WORK TO DO -
Write out each line in which the string "objects" is present.
- - -
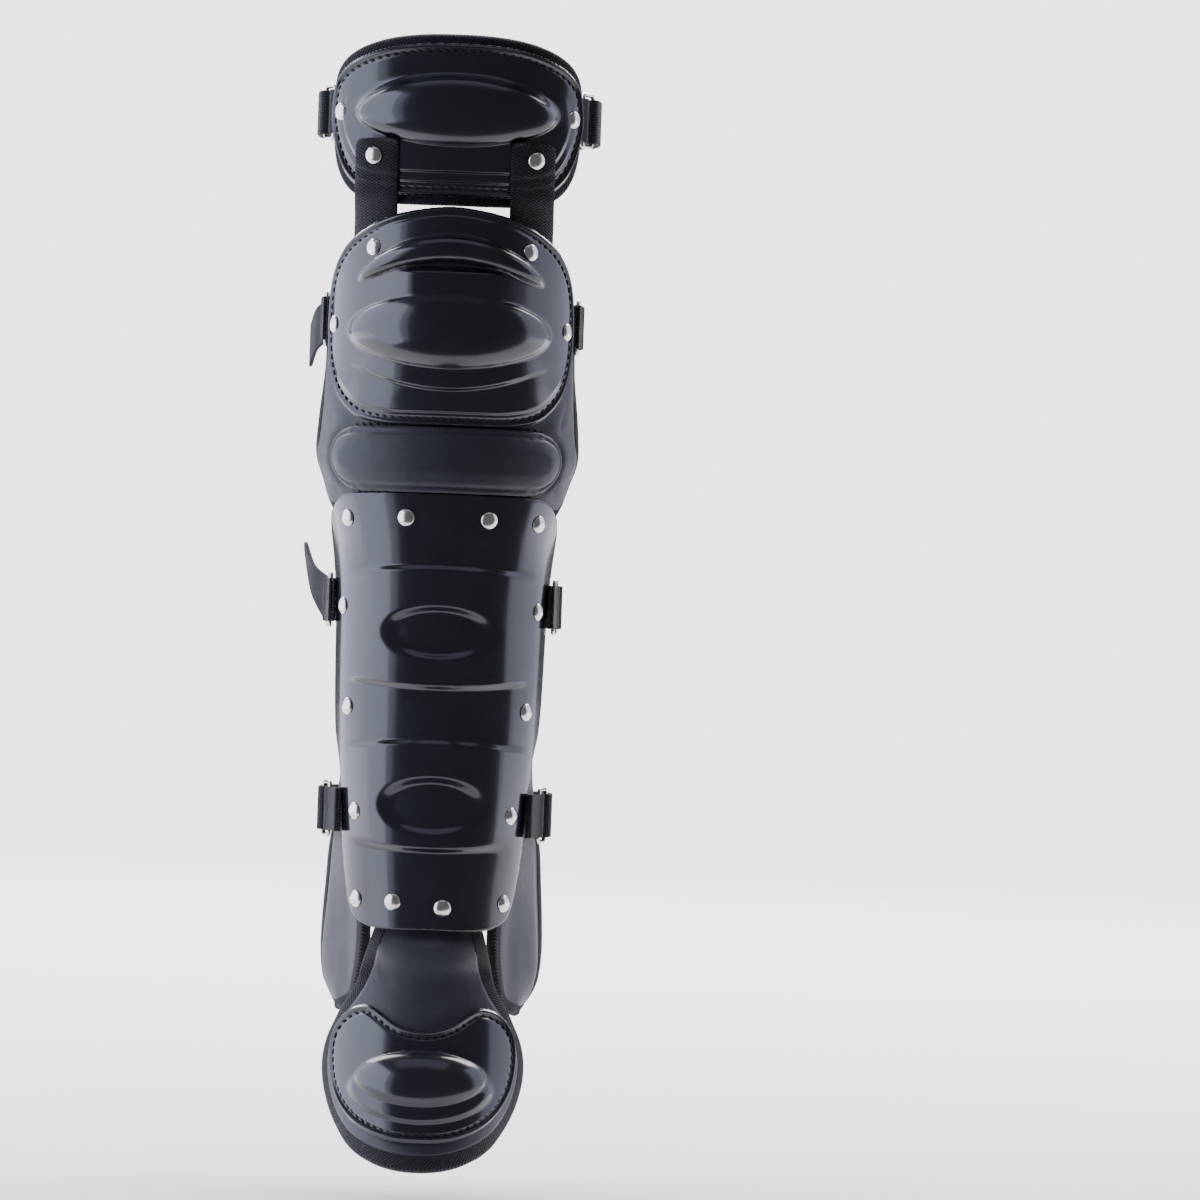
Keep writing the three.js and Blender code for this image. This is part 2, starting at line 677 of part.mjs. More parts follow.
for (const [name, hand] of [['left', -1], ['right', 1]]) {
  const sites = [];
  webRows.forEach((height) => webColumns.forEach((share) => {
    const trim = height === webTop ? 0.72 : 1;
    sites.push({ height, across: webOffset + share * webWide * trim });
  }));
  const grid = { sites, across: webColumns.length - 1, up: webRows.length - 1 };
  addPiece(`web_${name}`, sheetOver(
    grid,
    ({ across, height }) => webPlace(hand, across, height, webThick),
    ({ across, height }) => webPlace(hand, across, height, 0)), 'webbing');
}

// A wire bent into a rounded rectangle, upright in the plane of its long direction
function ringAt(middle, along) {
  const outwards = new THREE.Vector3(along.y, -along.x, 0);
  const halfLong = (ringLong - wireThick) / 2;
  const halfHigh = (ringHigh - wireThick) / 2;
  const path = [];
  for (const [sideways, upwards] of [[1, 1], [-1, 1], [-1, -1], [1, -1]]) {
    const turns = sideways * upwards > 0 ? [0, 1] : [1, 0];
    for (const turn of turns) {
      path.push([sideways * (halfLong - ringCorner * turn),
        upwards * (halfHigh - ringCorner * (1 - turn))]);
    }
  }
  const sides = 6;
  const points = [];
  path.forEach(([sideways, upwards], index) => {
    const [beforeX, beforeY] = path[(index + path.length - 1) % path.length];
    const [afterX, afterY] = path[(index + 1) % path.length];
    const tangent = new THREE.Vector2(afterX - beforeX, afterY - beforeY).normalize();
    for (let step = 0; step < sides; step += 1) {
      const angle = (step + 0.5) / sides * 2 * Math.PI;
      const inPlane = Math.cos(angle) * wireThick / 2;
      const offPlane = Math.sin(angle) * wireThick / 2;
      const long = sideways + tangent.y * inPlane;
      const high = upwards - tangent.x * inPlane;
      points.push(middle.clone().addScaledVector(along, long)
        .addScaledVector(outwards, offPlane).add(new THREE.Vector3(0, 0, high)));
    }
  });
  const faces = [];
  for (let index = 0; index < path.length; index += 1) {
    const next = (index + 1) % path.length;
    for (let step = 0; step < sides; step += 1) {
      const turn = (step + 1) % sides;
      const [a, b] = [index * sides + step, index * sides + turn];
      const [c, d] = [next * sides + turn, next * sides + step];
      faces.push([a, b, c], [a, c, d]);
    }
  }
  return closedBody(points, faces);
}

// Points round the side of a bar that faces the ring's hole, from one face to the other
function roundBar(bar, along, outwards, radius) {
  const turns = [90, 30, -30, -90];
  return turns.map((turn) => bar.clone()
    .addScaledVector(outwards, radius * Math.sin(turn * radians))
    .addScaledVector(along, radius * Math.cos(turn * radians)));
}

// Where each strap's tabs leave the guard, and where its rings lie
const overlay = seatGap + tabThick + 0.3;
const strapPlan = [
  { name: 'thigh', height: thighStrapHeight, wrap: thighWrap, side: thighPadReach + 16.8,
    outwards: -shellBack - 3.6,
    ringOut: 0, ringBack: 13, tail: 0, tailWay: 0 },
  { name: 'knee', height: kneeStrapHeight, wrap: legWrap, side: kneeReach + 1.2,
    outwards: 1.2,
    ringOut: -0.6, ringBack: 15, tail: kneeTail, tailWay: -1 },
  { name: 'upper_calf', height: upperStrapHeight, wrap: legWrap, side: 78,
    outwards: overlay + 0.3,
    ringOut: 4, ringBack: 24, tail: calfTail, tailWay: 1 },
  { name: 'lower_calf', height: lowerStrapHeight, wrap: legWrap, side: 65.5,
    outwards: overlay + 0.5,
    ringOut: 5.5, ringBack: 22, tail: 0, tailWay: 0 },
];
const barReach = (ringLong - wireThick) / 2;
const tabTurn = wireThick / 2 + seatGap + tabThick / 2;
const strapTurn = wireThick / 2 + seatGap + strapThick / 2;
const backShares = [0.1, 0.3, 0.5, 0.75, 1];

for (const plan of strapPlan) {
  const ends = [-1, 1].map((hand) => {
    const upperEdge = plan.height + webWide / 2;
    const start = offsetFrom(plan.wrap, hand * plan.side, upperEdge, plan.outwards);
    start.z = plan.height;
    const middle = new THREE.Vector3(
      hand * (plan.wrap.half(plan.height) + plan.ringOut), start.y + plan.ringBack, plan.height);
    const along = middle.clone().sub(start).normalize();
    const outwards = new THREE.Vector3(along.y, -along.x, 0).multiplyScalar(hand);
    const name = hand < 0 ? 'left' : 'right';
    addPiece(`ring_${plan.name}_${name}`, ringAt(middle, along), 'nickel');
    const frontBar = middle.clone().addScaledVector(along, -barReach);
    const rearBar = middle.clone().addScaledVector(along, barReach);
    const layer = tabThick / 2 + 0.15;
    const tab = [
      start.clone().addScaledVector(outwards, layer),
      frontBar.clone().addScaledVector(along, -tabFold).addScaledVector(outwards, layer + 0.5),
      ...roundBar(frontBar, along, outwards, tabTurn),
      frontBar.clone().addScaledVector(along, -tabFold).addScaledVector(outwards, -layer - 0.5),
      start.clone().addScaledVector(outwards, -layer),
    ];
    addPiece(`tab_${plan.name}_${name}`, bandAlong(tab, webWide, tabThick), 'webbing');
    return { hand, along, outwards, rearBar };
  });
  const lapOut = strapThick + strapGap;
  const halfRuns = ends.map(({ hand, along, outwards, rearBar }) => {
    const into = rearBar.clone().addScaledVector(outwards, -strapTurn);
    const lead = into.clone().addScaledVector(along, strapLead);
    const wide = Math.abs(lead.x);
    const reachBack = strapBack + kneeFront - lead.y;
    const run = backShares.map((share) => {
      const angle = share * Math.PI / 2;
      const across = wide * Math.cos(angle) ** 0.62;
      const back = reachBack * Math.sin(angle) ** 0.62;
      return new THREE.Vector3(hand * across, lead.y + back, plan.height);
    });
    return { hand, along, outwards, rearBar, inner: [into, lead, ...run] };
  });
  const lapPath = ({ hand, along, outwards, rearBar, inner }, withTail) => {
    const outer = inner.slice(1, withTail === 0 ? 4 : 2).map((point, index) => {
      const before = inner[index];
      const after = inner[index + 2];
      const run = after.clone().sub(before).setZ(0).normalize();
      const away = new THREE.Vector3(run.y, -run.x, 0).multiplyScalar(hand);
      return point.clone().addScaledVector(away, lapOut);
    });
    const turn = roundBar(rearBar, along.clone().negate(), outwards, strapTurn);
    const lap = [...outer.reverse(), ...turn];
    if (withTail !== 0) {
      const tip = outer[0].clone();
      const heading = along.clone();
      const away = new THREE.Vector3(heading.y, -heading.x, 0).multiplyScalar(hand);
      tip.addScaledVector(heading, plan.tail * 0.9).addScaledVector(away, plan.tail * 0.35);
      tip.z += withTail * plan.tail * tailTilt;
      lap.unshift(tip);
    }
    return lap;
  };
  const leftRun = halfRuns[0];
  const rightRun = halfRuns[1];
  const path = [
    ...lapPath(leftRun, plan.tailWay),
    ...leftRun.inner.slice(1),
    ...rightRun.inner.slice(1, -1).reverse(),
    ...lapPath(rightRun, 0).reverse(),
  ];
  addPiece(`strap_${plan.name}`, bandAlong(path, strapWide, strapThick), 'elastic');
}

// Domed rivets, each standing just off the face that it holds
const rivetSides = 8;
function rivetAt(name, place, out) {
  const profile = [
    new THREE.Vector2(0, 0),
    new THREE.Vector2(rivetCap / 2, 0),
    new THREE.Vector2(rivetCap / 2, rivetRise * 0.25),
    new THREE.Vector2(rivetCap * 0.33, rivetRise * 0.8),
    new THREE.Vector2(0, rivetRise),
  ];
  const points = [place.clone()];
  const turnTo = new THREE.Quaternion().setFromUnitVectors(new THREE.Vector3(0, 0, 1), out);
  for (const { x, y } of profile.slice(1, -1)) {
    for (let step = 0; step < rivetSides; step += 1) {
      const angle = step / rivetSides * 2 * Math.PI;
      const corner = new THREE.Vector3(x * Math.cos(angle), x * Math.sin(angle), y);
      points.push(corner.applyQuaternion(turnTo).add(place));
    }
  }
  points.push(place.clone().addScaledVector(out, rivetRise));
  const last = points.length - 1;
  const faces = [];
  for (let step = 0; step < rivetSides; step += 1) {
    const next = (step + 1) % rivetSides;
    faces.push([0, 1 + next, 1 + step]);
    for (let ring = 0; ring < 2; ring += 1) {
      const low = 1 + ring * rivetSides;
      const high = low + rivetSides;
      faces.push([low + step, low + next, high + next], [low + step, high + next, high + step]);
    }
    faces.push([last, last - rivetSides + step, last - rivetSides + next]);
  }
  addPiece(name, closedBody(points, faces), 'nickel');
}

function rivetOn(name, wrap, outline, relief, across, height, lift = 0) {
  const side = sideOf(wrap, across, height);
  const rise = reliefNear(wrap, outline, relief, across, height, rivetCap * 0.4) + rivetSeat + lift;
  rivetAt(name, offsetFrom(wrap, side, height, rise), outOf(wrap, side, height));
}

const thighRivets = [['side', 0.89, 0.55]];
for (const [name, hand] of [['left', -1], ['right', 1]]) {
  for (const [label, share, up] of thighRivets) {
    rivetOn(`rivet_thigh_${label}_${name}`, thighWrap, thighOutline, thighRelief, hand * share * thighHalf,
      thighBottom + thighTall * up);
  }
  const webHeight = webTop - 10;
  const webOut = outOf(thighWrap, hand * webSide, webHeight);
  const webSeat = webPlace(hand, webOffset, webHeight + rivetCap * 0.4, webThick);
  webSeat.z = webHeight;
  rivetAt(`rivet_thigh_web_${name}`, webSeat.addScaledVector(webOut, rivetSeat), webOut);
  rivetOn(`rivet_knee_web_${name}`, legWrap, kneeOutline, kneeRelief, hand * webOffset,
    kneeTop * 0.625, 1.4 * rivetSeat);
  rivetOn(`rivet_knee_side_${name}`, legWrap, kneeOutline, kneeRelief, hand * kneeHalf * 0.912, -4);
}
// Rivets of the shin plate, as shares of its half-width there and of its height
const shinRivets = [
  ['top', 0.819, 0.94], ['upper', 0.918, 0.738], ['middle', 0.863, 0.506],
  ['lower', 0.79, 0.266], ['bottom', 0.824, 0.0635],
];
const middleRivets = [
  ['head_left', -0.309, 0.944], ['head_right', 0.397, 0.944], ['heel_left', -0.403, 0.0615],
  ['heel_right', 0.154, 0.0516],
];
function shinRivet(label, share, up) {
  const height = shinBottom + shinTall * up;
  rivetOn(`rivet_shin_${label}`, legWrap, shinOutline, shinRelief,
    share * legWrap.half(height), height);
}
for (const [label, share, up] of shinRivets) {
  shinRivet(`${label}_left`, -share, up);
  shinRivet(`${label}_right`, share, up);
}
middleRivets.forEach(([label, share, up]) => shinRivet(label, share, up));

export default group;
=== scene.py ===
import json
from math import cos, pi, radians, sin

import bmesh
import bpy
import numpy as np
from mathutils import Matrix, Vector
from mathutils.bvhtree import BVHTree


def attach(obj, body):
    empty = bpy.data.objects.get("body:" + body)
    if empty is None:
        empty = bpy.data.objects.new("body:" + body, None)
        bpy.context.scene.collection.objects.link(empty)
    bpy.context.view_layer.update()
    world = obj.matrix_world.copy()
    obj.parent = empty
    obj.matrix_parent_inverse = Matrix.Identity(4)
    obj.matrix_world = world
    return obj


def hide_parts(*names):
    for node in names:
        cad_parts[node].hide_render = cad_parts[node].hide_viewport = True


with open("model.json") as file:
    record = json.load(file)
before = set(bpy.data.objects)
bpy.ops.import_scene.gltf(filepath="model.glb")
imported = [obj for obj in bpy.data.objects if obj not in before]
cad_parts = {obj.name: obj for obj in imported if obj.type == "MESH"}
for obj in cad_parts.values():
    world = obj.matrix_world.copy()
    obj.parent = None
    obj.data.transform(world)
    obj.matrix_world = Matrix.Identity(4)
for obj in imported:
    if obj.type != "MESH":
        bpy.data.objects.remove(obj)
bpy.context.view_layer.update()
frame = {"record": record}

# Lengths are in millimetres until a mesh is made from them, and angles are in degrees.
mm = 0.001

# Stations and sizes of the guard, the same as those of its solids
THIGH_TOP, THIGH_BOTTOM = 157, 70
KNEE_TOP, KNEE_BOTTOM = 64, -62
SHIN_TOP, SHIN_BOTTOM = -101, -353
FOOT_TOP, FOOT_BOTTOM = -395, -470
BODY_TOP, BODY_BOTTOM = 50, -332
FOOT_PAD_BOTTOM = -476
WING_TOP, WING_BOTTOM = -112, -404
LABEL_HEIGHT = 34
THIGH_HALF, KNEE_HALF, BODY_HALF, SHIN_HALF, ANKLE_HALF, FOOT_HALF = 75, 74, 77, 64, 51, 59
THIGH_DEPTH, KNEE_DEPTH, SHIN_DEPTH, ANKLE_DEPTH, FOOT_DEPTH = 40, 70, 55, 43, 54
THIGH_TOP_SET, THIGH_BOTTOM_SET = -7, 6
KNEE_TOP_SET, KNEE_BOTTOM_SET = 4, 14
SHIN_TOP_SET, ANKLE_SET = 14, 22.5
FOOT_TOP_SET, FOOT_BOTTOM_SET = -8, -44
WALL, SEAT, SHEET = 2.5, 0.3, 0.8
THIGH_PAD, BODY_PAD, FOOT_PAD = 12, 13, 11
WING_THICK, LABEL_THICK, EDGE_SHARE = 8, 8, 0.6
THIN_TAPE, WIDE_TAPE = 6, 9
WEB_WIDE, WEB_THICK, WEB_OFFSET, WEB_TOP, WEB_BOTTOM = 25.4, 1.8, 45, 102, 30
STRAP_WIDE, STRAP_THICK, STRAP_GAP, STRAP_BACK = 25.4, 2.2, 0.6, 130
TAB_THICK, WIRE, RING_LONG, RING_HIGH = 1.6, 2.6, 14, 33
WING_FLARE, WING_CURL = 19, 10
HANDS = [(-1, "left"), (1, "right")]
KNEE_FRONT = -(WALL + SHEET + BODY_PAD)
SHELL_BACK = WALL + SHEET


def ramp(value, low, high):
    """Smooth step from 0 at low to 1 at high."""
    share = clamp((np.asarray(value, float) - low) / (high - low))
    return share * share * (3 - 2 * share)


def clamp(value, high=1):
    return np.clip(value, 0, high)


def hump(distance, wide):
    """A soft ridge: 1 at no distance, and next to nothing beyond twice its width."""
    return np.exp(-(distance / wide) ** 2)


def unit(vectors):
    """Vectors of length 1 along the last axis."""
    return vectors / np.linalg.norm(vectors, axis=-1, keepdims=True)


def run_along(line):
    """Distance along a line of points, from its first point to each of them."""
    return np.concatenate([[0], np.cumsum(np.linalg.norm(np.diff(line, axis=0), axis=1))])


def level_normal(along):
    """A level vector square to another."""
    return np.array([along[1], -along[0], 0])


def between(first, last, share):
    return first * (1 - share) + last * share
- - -
IN RESPONSE -
    empty = bpy.data.objects.get("body:" + body)
        empty = bpy.data.objects.new("body:" + body, None)
        bpy.context.scene.collection.objects.link(empty)
before = set(bpy.data.objects)
imported = [obj for obj in bpy.data.objects if obj not in before]
        bpy.data.objects.remove(obj)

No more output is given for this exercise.